Kolejne protesty rolników - tym razem bez ciągników
Rolnicy nie kryją swojego oburzenia faktem, że prezydent Grudziądza nie wyraził zgody na wjazd ciągników do miasta. Czują się potraktowani jak awanturnicy, a przecież chcą jedynie walczyć o swoje prawa. Podobna sytaucja ma miejsce w Bydgoszczy. Tam również nie uda się rolnikom wjechać na ulice miasta.
Władze obu miast swoje decyzje tłumaczą względami bezpieczeństwa innych użytkoników dróg i mieszkańców miast. Nie chcą kolejnych utrudnień w komunikacji. Wszyscy mówią zgodnie, że dobro mieszkańców miasta jest dla nich najwyższym priorytetem. Oni również muszą dojechać do pracy, czy szkół. Kolejne manifestacje mogłyby spowodować paraliż komunikacyjny.
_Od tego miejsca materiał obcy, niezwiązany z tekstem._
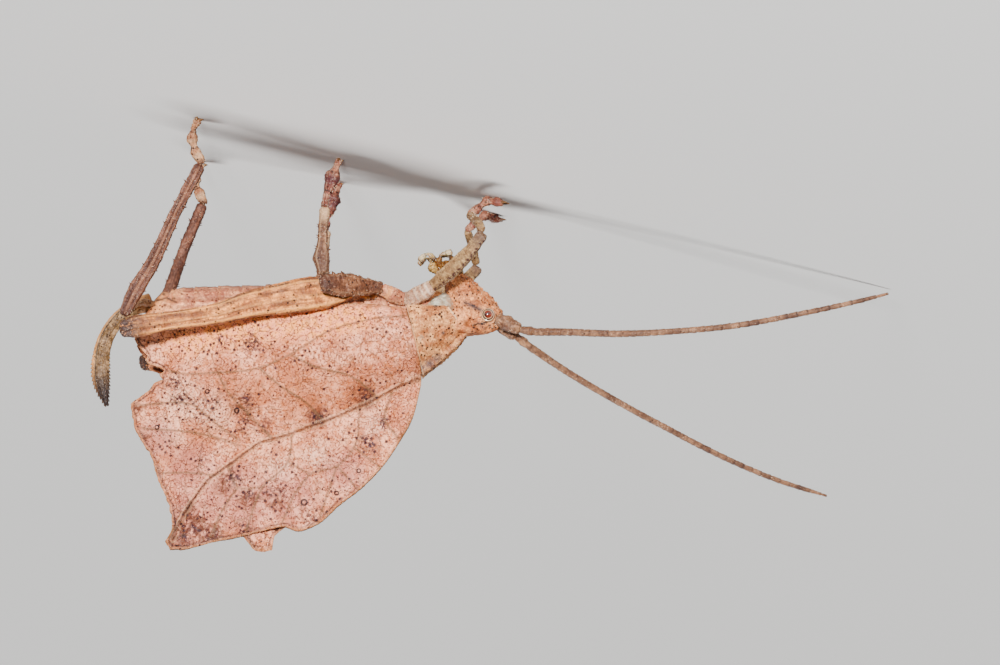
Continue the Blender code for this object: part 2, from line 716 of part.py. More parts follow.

Rolnicy jednak nie składają broni i mówią, że protest i tak się odbędzie. Zmienią jedynie jego formę. Gospodarze mają zgodę na wjazd pięciu ciągników. Dzieki temu będą mogli złożyć petycję skierowaną do Bronisława Komorowskiego. Ma ją otrzymać starosta. Później rolnicy planują udać się do prezydenta Malinowskiego i wyrazić mu swoją "wdzięczność" za wydaną decyzję, która według nich jest krzywdząca.
Przypominamy, że gospodarze strajkują w zwiazku z cenami mleka i trzody chlewnej. Chcą pomocy dla producentów, którym w związku z dramatycznie niskimi cenami w skupach, produkcja przestaje się opłacać.